Zola was an ‘homme-plume’ in a different sense, not so much eremitic as entrepreneurial, an active player in the contemporary literary marketplace. The terms of that involvement are therefore relevant to understanding the kind of writer he was, and the many pages Brown devotes to Zola’s relations with his publisher, Charpentier, are genuinely helpful, as are the sections on Zola’s work as a journalist. But the threshold of relevance seems to be the same for those facets of the ‘life’ which cannot be seen in the same way. The catalogue of Zola’s furniture at his country home in Médan (at once solidly bourgeois and wildly eclectic) might just count as a footnote to a cultural history of taste in the late 19th century, but the details of his house-hunting in Surrey are of no conceivable value to anything that, as readers of Zola, we might find ourselves usefully thinking about.

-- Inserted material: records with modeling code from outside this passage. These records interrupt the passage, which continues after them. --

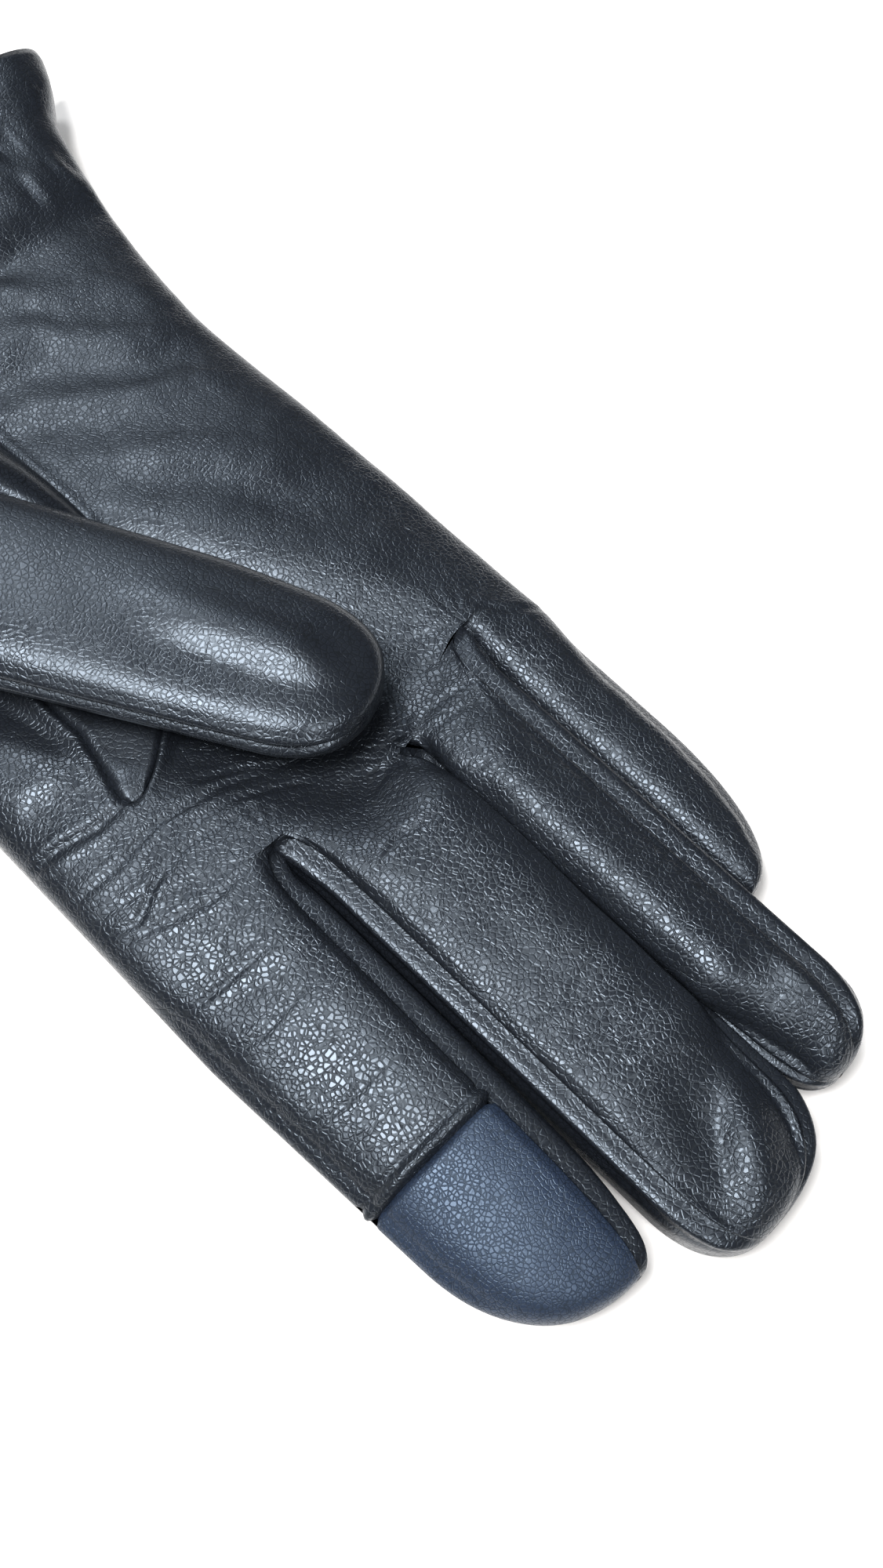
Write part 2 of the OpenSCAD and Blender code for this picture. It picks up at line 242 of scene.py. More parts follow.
def leatherMaterial(name, knobs):
    # Pebbled grain of two sizes, fine stretch lines and soft patches of wear on near-black hide, with
    # painted shade darkening the valleys between the pebbles
    material = bpy.data.materials.new(name)
    material.use_nodes = True
    tree = material.node_tree
    link = tree.links.new
    shader = tree.nodes["Principled BSDF"]
    shader.inputs["Specular Tint"].default_value = knobs["tint"]
    shader.inputs["IOR"].default_value = knobs["ior"]
    cell = knobs["cellSize"]
    place = addNode(tree, "ShaderNodeAttribute", attribute_name="grainPlace").outputs["Vector"]
    depth = addNode(tree, "ShaderNodeAttribute", attribute_name="grainDepth").outputs["Fac"]

    wobble = addNode(tree, "ShaderNodeTexNoise", Scale=0.3 / cell, Detail=2.0)
    link(place, wobble.inputs["Vector"])
    shifted = addNode(tree, "ShaderNodeVectorMath", operation="MULTIPLY_ADD")
    shifted.inputs[1].default_value = (cell * knobs["wander"],) * 3
    link(wobble.outputs["Color"], shifted.inputs[0])
    link(place, shifted.inputs[2])

    cells = edgeCells(tree, shifted.outputs[0], cell)
    pebble = ramp(tree, cells, 0.0, 0.2)
    finePebble = ramp(tree, edgeCells(tree, shifted.outputs[0], knobs["fineSize"]), 0.0, 0.16)
    crackLine = ramp(tree, edgeCells(tree, shifted.outputs[0], knobs["crackSize"]), 0.0, 0.03)

    patches = addNode(tree, "ShaderNodeTexNoise", Scale=knobs["patchesPerMetre"], Detail=3.0)
    link(place, patches.inputs["Vector"])
    patchy = ramp(tree, patches.outputs["Fac"], 0.38, 0.66, 0.8, 1.0)
    strength = mathNode(tree, "MULTIPLY", patchy, depth)
    pores = addNode(tree, "ShaderNodeTexNoise", Scale=knobs["poresPerMetre"], Detail=3.0)
    link(place, pores.inputs["Vector"])

    normal = addBump(tree, pebble, knobs["cellDepth"], strength, None)
    normal = addBump(tree, crackLine, knobs["crackDepth"], depth, normal)
    normal = addBump(tree, finePebble, knobs["fineDepth"], 0.8, normal)
    normal = addBump(tree, pores.outputs["Fac"], knobs["fineDepth"] * 0.8, 0.5, normal)
    link(normal, shader.inputs["Normal"])

    tones = mixColours(tree, patchy, knobs["colour"], knobs["wornColour"])
    # Painted shade: the base colour is darkened in the narrow valleys between the pebbles
    paintedValleyShade = tuple(c * knobs["valleyPaintedShade"] for c in knobs["colour"])
    link(mixColours(tree, ramp(tree, cells, 0.0, 0.12), paintedValleyShade, tones), shader.inputs["Base Color"])

    base, swing = knobs["roughness"], knobs["glossSwing"]
    gloss = ramp(tree, patches.outputs["Fac"], 0.3, 0.7, base + swing, base - swing, False)
    inValley = ramp(tree, cells, 0.02, 0.12, knobs["valleyDull"], 0.0)
    link(mathNode(tree, "MULTIPLY_ADD", inValley, strength, gloss), shader.inputs["Roughness"])
    return material


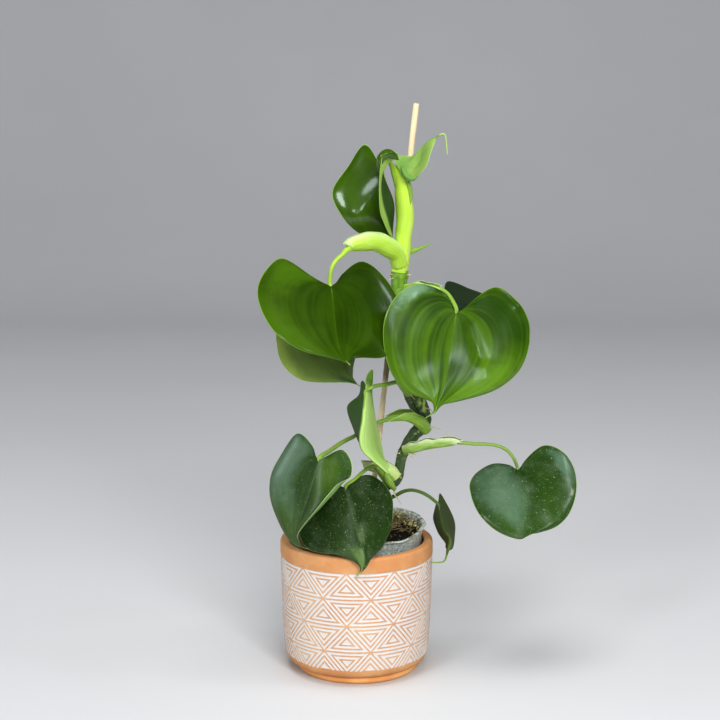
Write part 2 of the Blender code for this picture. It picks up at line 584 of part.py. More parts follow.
def soil(finish):
    """Potting mix that fills the cup, with plain holes for the stem and the stake."""
    low = CUP_DEPTH - CUP_WALL - GAP
    side = GAP * 1.1
    profile = [
        (0, -low), (cup_radius(low) - 0.6 * MM - side, -low), (cup_radius(SOIL_DROP) - side, -SOIL_DROP),
        (29 * MM, -SOIL_DROP), (23.5 * MM, -SOIL_DROP), (18 * MM, -SOIL_DROP), (12.5 * MM, -SOIL_DROP),
        (7 * MM, -SOIL_DROP), (0, -SOIL_DROP),
    ]
    made = turned("soil", profile, 32, finish)
    edge = cup_radius(SOIL_DROP) - 1.5 * MM
    for vertex in made.data.vertices:
        on_top = vertex.co.z > -SOIL_DROP - 0.1 * MM
        if on_top and math.hypot(vertex.co.x, vertex.co.y) < edge:
            vertex.co.z += soil_height(vertex.co.x, vertex.co.y)
    lean(made)
    foot = np.array(STEM_FOOT) * MM
    plain_hole(made, foot, foot[2] - GAP, foot[3] + 2.5 * GAP)
    stick = stake_place(STAKE_FOOT) * MM
    plain_hole(made, stick + (1.2 * MM, 0, 0), stick[2] - GAP, STAKE_RADIUS * MM + 1.7 * MM)
    return made


def stake(finish):
    """Straight bamboo stick behind the stem."""
    foot = stake_place(STAKE_FOOT)
    made = tube("stake", [(*foot, STAKE_RADIUS), (*STAKE_TOP, STAKE_RADIUS)], 2)
    made.data.materials.append(finish)
    return made


def main():
    """Clear the scene and build every piece."""
    for thing in list(bpy.data.objects):
        bpy.data.objects.remove(thing)
    saucer(material("saucer_terracotta", (0.42, 0.13, 0.055), 0.85))
    pot(material("pot_terracotta", (0.55, 0.19, 0.08), 0.8))
    nursery_pot(material("frosted_plastic", (0.35, 0.36, 0.35), 0.45))
    soil(material("potting_mix", (0.02, 0.015, 0.01), 0.95))
    stake(material("bamboo", (0.5, 0.42, 0.24), 0.7))
    stem(material("stem_green", (0.22, 0.36, 0.06), 0.5))
    for name in LEAVES:
        young = name == "leaf_unfurling"
        blade(name, material(name + "_green", (0.2, 0.3, 0.12) if young else (0.04, 0.12, 0.03), 0.35))


main()
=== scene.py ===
# %% [markdown]
# A young climbing philodendron in a washed terracotta pot.
#
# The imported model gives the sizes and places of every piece. This script gives the plant and its
# pot their fine surfaces, their finishes, a floor and soft light. Each step has two cells: one
# says what the real thing is and how it could be made, and the next one makes it.

import math

import bpy
import numpy as np
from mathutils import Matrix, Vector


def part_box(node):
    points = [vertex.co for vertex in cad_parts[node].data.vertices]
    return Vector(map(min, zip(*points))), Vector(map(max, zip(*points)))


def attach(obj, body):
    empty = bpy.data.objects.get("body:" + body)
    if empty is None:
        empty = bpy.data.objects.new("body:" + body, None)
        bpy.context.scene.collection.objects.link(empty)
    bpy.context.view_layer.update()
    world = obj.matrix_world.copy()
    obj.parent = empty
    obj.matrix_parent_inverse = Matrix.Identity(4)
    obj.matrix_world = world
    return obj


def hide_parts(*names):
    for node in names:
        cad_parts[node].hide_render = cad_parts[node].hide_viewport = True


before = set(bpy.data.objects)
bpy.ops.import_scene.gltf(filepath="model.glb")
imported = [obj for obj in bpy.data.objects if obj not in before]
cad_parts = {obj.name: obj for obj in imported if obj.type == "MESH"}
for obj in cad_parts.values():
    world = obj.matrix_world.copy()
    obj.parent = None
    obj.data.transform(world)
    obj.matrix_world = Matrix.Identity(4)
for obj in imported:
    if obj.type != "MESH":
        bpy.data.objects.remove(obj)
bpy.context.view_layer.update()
print("nodes in the frame:", ", ".join(sorted(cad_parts)))

# %% [markdown]
# Nearly every piece here is a grid of points: rows run along the piece, columns run round or across
# it. Working the points out as whole numpy arrays is fast, and a single function can then turn any
# such grid into a mesh. A piece may hold several grids, such as the crumbs of the soil.

# %% Turn grids of points into a piece
MM = 0.001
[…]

Similarly, the narrative conventions of the genre (basically those of the family-novel) ensure that the story cannot be brought to an end until the main dramatis personae have met theirs. One should perhaps not cavil at the account of the dark and mysterious circumstances of Zola’s death (by asphyxiation from a fuel-burning stove, perhaps the work of anti-Dreyfusards). But what are we to make of the very last sentences of Brown’s biography (in a chapter called ‘Epilogue’): ‘Alexandrine survived her [Jeanne] 11 years, despite the respiratory problems for which she continued to seek relief at Mont-Doré in the Auvergne. Always attentive to Zola’s reputation, she died in 1925 at the age of 86’. Who cares about Alexandrine’s respiratory problems or the age at which she died? What we care about is Zola’s novels. And here Brown’s book is useless, being punctuated by inordinately long plot summaries. It is difficult to imagine what their purpose is. Those of us who have read (some of) the novels have no need of them. But it is equally unclear what need could be served for those who have not (would you want a plot summary of a novel before reading it?). The assumption appears to be that this is a book for those who want to read about the ‘life’ but have no desire to read the novels. If so, this can only confirm our worst suspicions about the proliferating genre of literary biography.